Students living in areas that voted for President Trump faced more bullying after the 2016 election, according to new research released Wednesday.

The study offers some hard evidence that the post-election months were a more fraught time in many schools — backing up the stories of individual teachers and students. But the effects were not spread evenly: In communities favoring Trump, reports of bullying were 18 percent higher than in communities that voted for Hillary Clinton, the study found. Reports of peers being teased or put down because of their race or ethnicity were 9 percent higher in those places.

Overall, 17 percent of students in areas that voted for Clinton reported being bullied, compared to 20 percent of students in areas that voted for Trump.

“We found differences in teasing and bullying rates that were linked to voting preferences, which we didn’t see prior to the 2016 presidential election,” said Francis Huang, an associate professor at the University of Missouri, who conducted the study with University of Virginia professor Dewey Cornell.

Huang and Cornell examined the survey responses of more than 155,000 seventh- and eighth-grade students across Virginia’s 132 school districts. Students were asked if they had been bullied at school and if they had observed harassment of others, including students being targeted due to their race or ethnicity. The data was collected in 2013, 2015, and 2017.

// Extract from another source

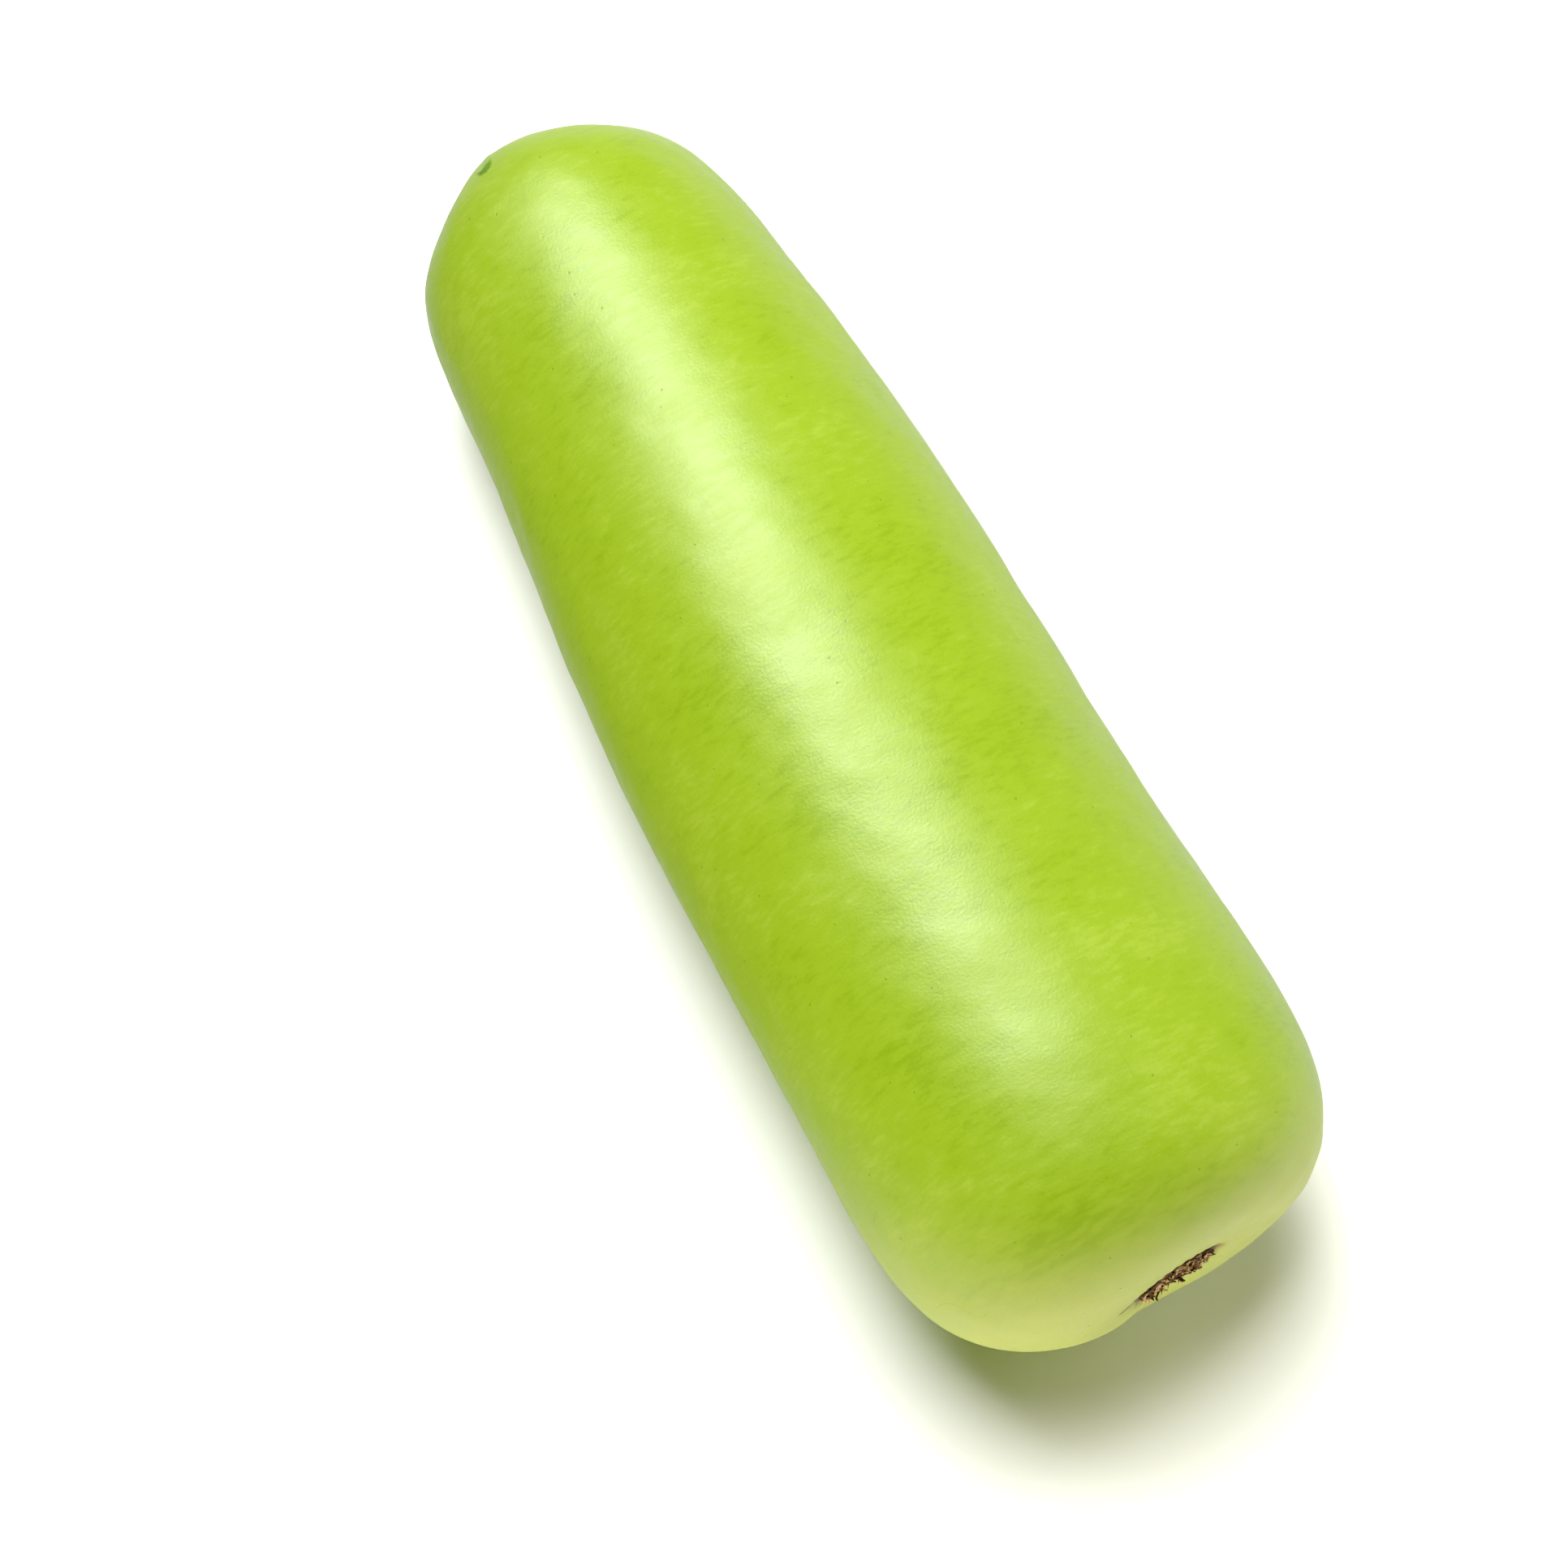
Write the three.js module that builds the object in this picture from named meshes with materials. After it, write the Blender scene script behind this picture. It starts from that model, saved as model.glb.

Their conclusions are limited for a few reasons. The surveys don’t say the race or ethnicity of the students being bullied, making it impossible to know how closely the incidents were tied to the derogatory language now-President Trump and his supporters used during the campaign about Mexican immigrants and Muslims, for instance.

And the data, published in the peer-reviewed Educational Researcher, only shows a link between bullying and voting patterns — it doesn’t prove cause and effect.

“Our data show there could be a relationship, but more research is needed to know that,” Huang said. “But what we can say is that bullying continues to be a problem in schools that’s only increased in the eyes of these students.”

There still isn’t much research yet to confirm the depth of such a “Trump effect,” said Deborah Temkin, director of education research for the nonpartisan Child Trends. She previously oversaw federal efforts to combat bullying in the Obama administration.

“This is a really complicated thing to disentangle,” Temkin said. “There can be so many factors into why bullying is happening and without a hyper-controlled study — which is hard to do when you may or may not have a presidential election in the mix — it’s hard to show causation.”

Virginia has taken steps to combat bullying in schools, before and after the election. A law implemented in 2017 requires principals to notify the parent of any student involved in bullying of the status of any investigation within five school days.

While schools do submit harassment data to the federal government every couple of years, the nature of such incidents isn’t made clear in those reports. Moreover, there is no uniform collection of hate crimes or bias incidents in schools by any federal agency, making it a challenge to understand how often students are targeted because of their identity.

A national data set released last year showed that bullying rates held steady in 2017, Temkin noted, adding that researchers should be cautious about assigning blame for any uptick fully to Trump or political rhetoric.

Indeed, Huang and Cornell found that bullying was present throughout the state of Virginia — a battleground state that Clinton won by 5 points.

School officials have publicly expressed concern in recent years about how President Trump’s language and behavior, including his reliance on false claims, may be affecting students’ outlook on what is socially acceptable. That presents new challenges for teachers pushed to address it.

“It is harder to have students behave respectfully toward one another when the nation’s chief role model consistently does the opposite,” Richard Stopol, the president of NYC Outward Bound Schools, wrote last week in the New York Daily News. “Through words and actions, he is profoundly affecting how teachers see their role and influencing both how and what they teach. With those words and actions, he is posing immense challenges that educators across the country are having to reckon with.”

Temkin said the research should push teachers and school administrators to acknowledge that what’s happening in politics doesn’t stay at home with their students.

“We have to be thinking of how the actions of adults transfer onto the behavior of kids as kids are always looking at how adults are acting toward others,” Temkin said. “So yes, more research is needed to see how deep these relationships go, and from what we see here in the study is a sustained need for bullying prevention in schools.”